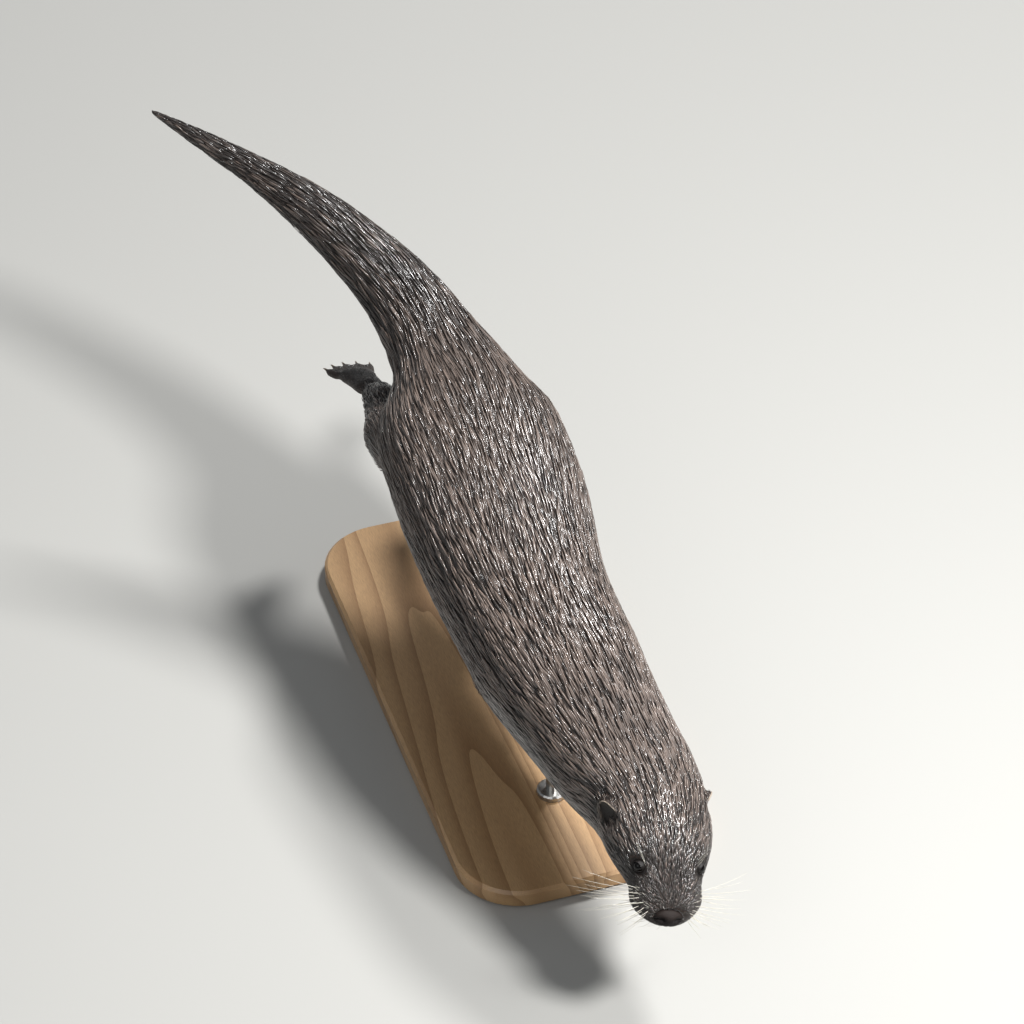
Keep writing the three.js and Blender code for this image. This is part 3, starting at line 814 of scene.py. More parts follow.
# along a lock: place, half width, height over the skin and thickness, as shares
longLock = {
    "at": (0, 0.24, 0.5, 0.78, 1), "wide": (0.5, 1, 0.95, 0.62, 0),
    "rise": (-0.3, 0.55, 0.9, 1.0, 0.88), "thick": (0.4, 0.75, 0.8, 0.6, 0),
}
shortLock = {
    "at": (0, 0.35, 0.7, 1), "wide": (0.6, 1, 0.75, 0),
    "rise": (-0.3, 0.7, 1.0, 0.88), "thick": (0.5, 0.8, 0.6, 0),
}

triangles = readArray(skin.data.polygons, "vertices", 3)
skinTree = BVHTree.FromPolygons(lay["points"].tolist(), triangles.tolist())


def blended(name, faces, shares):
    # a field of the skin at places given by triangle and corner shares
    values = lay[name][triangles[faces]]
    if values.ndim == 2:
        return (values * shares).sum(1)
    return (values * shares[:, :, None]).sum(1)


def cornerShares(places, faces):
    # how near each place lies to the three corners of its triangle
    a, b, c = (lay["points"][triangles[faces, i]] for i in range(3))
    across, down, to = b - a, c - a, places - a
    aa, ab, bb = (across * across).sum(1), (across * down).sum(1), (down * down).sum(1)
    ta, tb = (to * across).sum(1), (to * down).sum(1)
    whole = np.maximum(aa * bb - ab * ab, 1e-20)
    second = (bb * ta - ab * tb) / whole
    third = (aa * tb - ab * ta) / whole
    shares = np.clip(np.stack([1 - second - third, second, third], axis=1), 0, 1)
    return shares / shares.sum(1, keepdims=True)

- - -

### Work to be completed
Take the material above and return all of it exactly.

### Output for this task
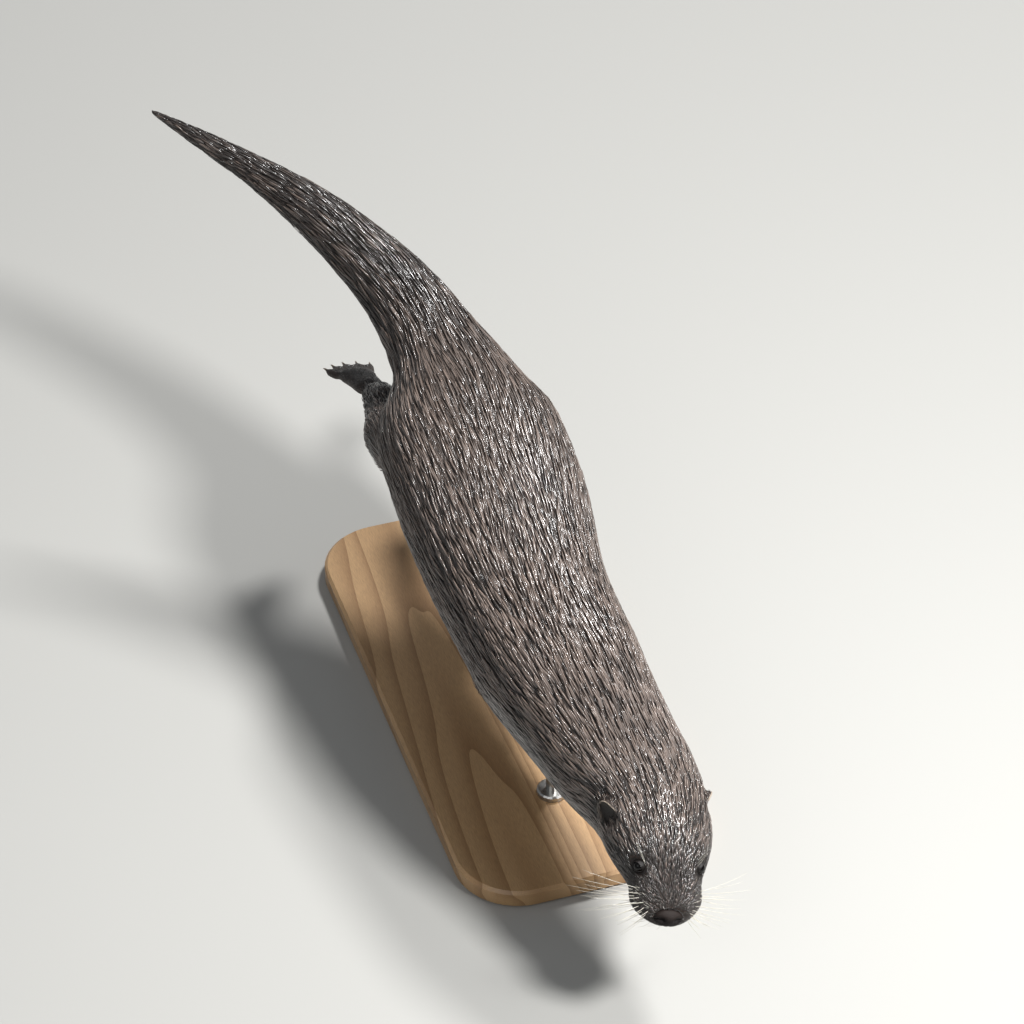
Keep writing the three.js and Blender code for this image. This is part 3, starting at line 814 of scene.py. More parts follow.
# along a lock: place, half width, height over the skin and thickness, as shares
longLock = {
    "at": (0, 0.24, 0.5, 0.78, 1), "wide": (0.5, 1, 0.95, 0.62, 0),
    "rise": (-0.3, 0.55, 0.9, 1.0, 0.88), "thick": (0.4, 0.75, 0.8, 0.6, 0),
}
shortLock = {
    "at": (0, 0.35, 0.7, 1), "wide": (0.6, 1, 0.75, 0),
    "rise": (-0.3, 0.7, 1.0, 0.88), "thick": (0.5, 0.8, 0.6, 0),
}

triangles = readArray(skin.data.polygons, "vertices", 3)
skinTree = BVHTree.FromPolygons(lay["points"].tolist(), triangles.tolist())


def blended(name, faces, shares):
    # a field of the skin at places given by triangle and corner shares
    values = lay[name][triangles[faces]]
    if values.ndim == 2:
        return (values * shares).sum(1)
    return (values * shares[:, :, None]).sum(1)


def cornerShares(places, faces):
    # how near each place lies to the three corners of its triangle
    a, b, c = (lay["points"][triangles[faces, i]] for i in range(3))
    across, down, to = b - a, c - a, places - a
    aa, ab, bb = (across * across).sum(1), (across * down).sum(1), (down * down).sum(1)
    ta, tb = (to * across).sum(1), (to * down).sum(1)
    whole = np.maximum(aa * bb - ab * ab, 1e-20)
    second = (bb * ta - ab * tb) / whole
    third = (aa * tb - ab * ta) / whole
    shares = np.clip(np.stack([1 - second - third, second, third], axis=1), 0, 1)
    return shares / shares.sum(1, keepdims=True)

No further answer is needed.